Copy out every line that contains the word "Blender".

Provided entries:
..........

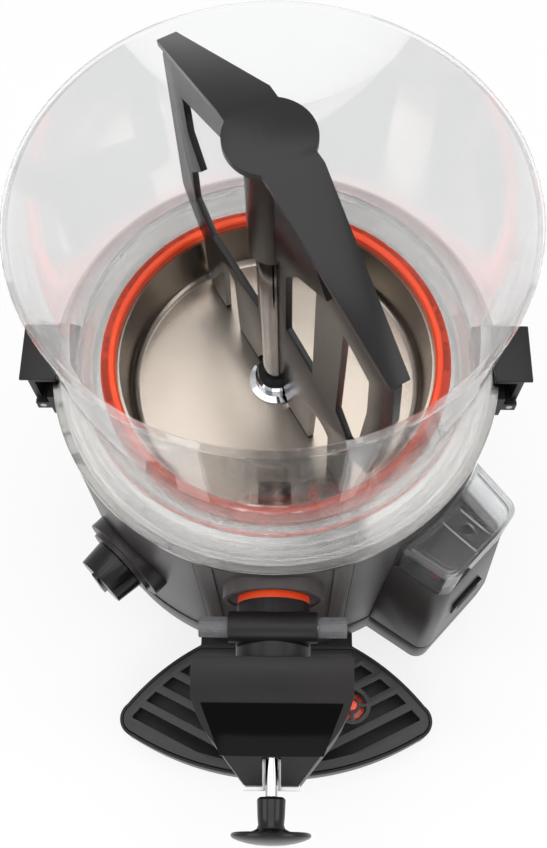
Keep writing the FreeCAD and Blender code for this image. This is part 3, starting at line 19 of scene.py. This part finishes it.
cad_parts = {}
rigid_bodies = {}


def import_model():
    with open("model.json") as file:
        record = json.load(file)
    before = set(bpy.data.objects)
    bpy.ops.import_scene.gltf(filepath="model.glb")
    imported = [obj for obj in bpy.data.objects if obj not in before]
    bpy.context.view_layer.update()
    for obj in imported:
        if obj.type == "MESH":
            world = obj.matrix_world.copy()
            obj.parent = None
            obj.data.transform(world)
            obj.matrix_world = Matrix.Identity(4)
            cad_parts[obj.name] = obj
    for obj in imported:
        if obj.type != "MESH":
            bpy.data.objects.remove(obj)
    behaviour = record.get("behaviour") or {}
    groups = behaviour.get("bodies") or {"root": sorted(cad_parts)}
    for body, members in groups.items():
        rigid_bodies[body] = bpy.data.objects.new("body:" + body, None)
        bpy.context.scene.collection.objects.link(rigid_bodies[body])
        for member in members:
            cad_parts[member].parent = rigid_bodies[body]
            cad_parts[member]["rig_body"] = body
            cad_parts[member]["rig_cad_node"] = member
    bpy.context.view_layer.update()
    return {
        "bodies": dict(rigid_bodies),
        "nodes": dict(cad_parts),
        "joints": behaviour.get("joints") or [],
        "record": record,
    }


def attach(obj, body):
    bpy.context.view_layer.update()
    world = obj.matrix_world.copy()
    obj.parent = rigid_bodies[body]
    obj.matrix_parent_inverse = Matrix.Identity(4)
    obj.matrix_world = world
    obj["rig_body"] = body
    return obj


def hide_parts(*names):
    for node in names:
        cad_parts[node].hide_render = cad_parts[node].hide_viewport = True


LOG = logging.getLogger("dispenser")
MM = 0.001

# The sRGB curve: a straight start up to the knee, then a power.
SRGB_KNEE = 0.04045
SRGB_SLOPE = 12.92
SRGB_SHIFT = 0.055
SRGB_POWER = 2.4


# Small helpers for nodes, colours and modelling by operators


def linear(hex_colour: str) -> tuple[float, float, float, float]:
    """Turn an sRGB hex colour to a linear one.

    Args:
        hex_colour: Six hex digits after a hash.

    Returns:
        Linear red, green and blue, and an alpha of one.
    """
    parts = [int(hex_colour[i : i + 2], 16) / 255 for i in (1, 3, 5)]
    red, green, blue = (
        part / SRGB_SLOPE
        if part <= SRGB_KNEE
        else ((part + SRGB_SHIFT) / (1 + SRGB_SHIFT)) ** SRGB_POWER
        for part in parts
    )
    return red, green, blue, 1.0


def add_node(
    tree: bpy.types.NodeTree,
    kind: str,
    values: dict[str | int, object] | None = None,
    links: dict[str | int, bpy.types.NodeSocket] | None = None,
    **settings: object,
) -> bpy.types.Node:
    """Add a node with its settings and links.

    Args:
        tree: The node tree that gets it.
        kind: The node's type.
        values: Input name or place to its value.
        links: Input name or place to the socket that feeds it.
        settings: Attributes of the node itself.

    Returns:
        The new node.
    """
    node = tree.nodes.new(kind)
    for name, value in settings.items():
        setattr(node, name, value)
    for name, value in (values or {}).items():
        node.inputs[name].default_value = value
    for name, socket in (links or {}).items():
        tree.links.new(socket, node.inputs[name])
    return node


def start_material(
    name: str,
) -> tuple[bpy.types.Material, bpy.types.NodeTree, bpy.types.Node]:
    """Make a material that holds only its shader.

    Args:
        name: The material's name.

    Returns:
        The material, its node tree and its shader.
    """
    made = bpy.data.materials.new(name)
    made.use_nodes = True
    tree = made.node_tree
    return made, tree, tree.nodes["Principled BSDF"]


def deselect() -> None:
    """Enter object mode with nothing selected."""
    if bpy.context.object and bpy.context.object.mode != "OBJECT":
        bpy.ops.object.mode_set(mode="OBJECT")
    bpy.ops.object.select_all(action="DESELECT")


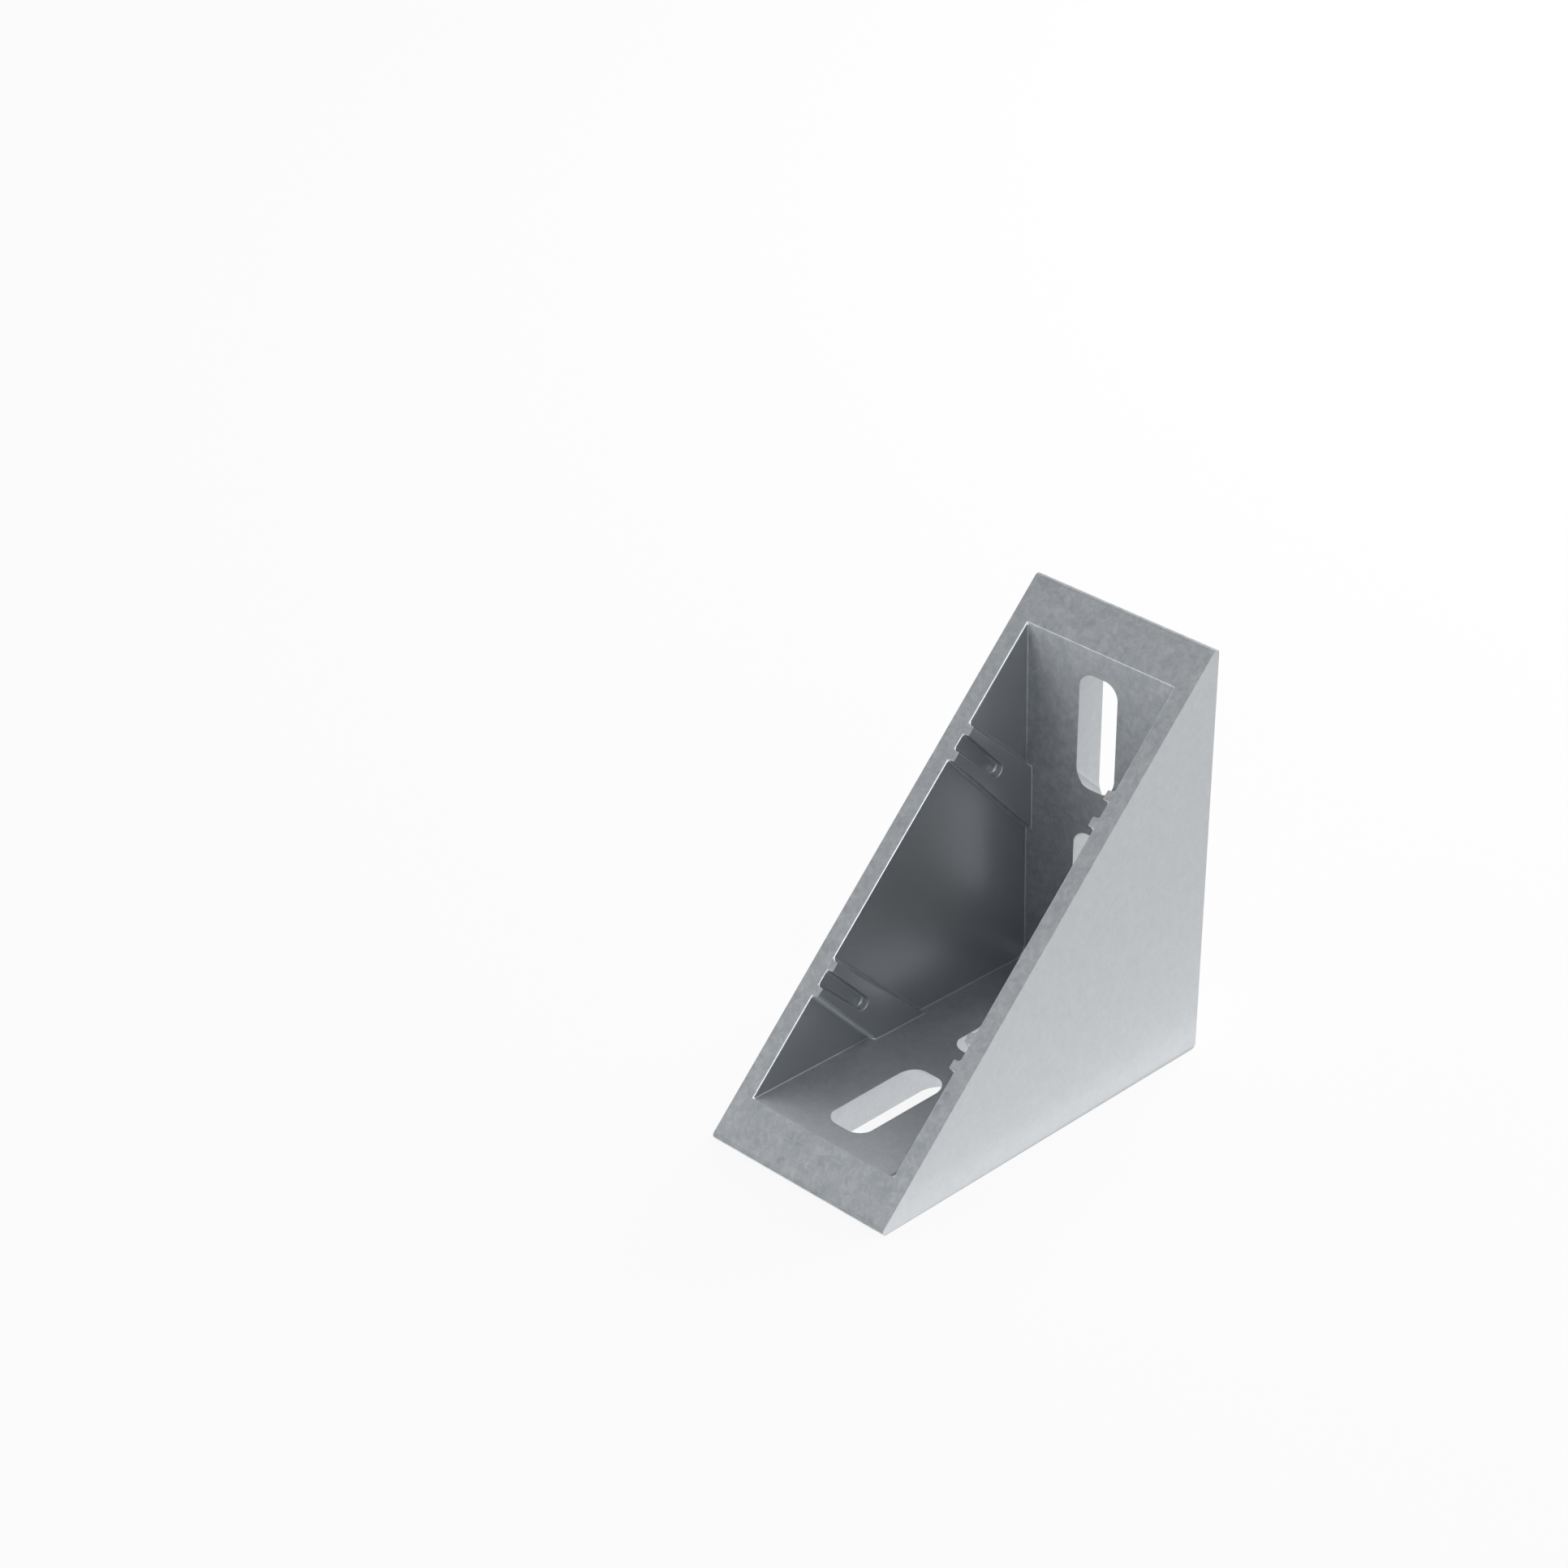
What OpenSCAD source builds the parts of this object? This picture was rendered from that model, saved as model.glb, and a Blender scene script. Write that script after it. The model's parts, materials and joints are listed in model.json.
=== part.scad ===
// T slot corner bracket: a cast right-angle bracket with two closed sides, two slots in each leg
// and a pair of grooved pads on the inside of each side wall.
// Millimetres, +Z up. The base leg lies on Z = 0 and runs to -Y, the upright leg stands with its
// mounting face on Y = 0, and the width runs along X about the middle.
// The origin is the middle of the heel edge, where the two mounting faces would meet.

/* [Legs] */
// Length of each leg, from the heel edge to the tip of the leg (mm)
leg_l = 80; // [78:1:100]
// Width over the side walls, at the rim (mm)
body_w = 39.7; // [38:0.1:50]
// Thickness of each leg (mm)
plate_t = 7; // [5:0.5:8]
// Radius on the tip of each leg (mm)
tip_r = 0.8; // [0.4:0.1:1.2]
// Radius on the outer heel edge (mm)
heel_r = 1; // [0.5:0.1:2]
// Radius of the inside corner between the legs (mm)
inner_r = 2.3; // [1:0.1:4]

/* [Side walls] */
// Thickness of each side wall at the rim (mm)
wall_t = 3.55; // [3:0.05:4.5]
// Draft on the inside of the side walls, from the direction square to the rim (degrees)
wall_draft = 2; // [0.5:0.1:2.5]
// Draft on the outside of the side walls (degrees)
outer_draft = 0.4; // [0.2:0.1:1]

/* [Slots] */
// Width of the slots on the inside of the legs, for M8 screws (mm)
slot_w = 8.5; // [7:0.1:9]
// Length of the slots on the inside of the legs (mm)
slot_l = 21.8; // [18:0.1:22.5]
// Radius in the corners of the slots (mm)
slot_corner_r = 2.95; // [1.5:0.05:3.2]
// How much each side of a slot opens out for each millimetre through the leg (mm)
slot_flare = 0.085; // [0.02:0.005:0.12]
// Distance from the tip of a leg to the near end of its outer slot (mm)
slot_from_tip = 11.8; // [11:0.1:13]
// Web left between the two slots of a leg (mm)
slot_web = 9.1; // [8:0.1:10]

/* [Clip pads] */
// Distance from the middle of the rim to the near side of a pad (mm)
pad_from_mid = 19.6; // [14:0.1:20]
// Length of a pad along the rim (mm)
pad_l = 6.9; // [6:0.1:8]
// How far a pad stands out from the side wall (mm)
pad_h = 1.25; // [0.8:0.05:1.8]
// Width of the groove in a pad at the rim (mm)
groove_w = 3.15; // [2:0.05:3.6]
// Width of the groove where its round end starts (mm)
groove_end_w = 2.6; // [1.8:0.05:3]
// Depth of the groove under the rim (mm)
groove_l = 12.9; // [8:0.1:16]

/* [Hidden] */

$fn = 64;
eps = 0.5;
cast_grey = [0.60, 0.62, 0.63];

// The rim is the slope between the two tips. Its frame has X across, Y up along the slope from
// its middle and Z out of the rim, so the casting is drawn along its Z.
rim_half = leg_l / sqrt(2);
heel_depth = leg_l / sqrt(2);
half_w = body_w / 2;
inner_half = half_w - wall_t;
pad_half = inner_half - pad_h;
over = 4;
deep = heel_depth + over;
wall_k = tan(wall_draft);
outer_k = tan(outer_draft);

slot_out = leg_l - slot_from_tip;
slot_pitch = slot_l + slot_web;
// The corner cones reach a little past the slot's sides, which trim them.
trim = 0.03;
mid_half = slot_w / 2 - slot_corner_r + trim;
// Way of the draw in (Y, Z), and how much a slot's side opens for each millimetre along it.
draw_way = [1, -1] / sqrt(2);
draw_flare = slot_flare / sqrt(2);
through = plate_t * sqrt(2) + over;
outer_lean = atan(slot_flare);
inner_lean = atan(draw_flare / (1 - draw_flare));

groove_mid = pad_from_mid + pad_l / 2;
groove_end_r = groove_end_w / 2;
groove_round = groove_l - groove_end_r;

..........

Answer:
Keep writing the FreeCAD and Blender code for this image. This is part 3, starting at line 19 of scene.py. This part finishes it.
What OpenSCAD source builds the parts of this object? This picture was rendered from that model, saved as model.glb, and a Blender scene script. Write that script after it. The model's parts, materials and joints are listed in model.json.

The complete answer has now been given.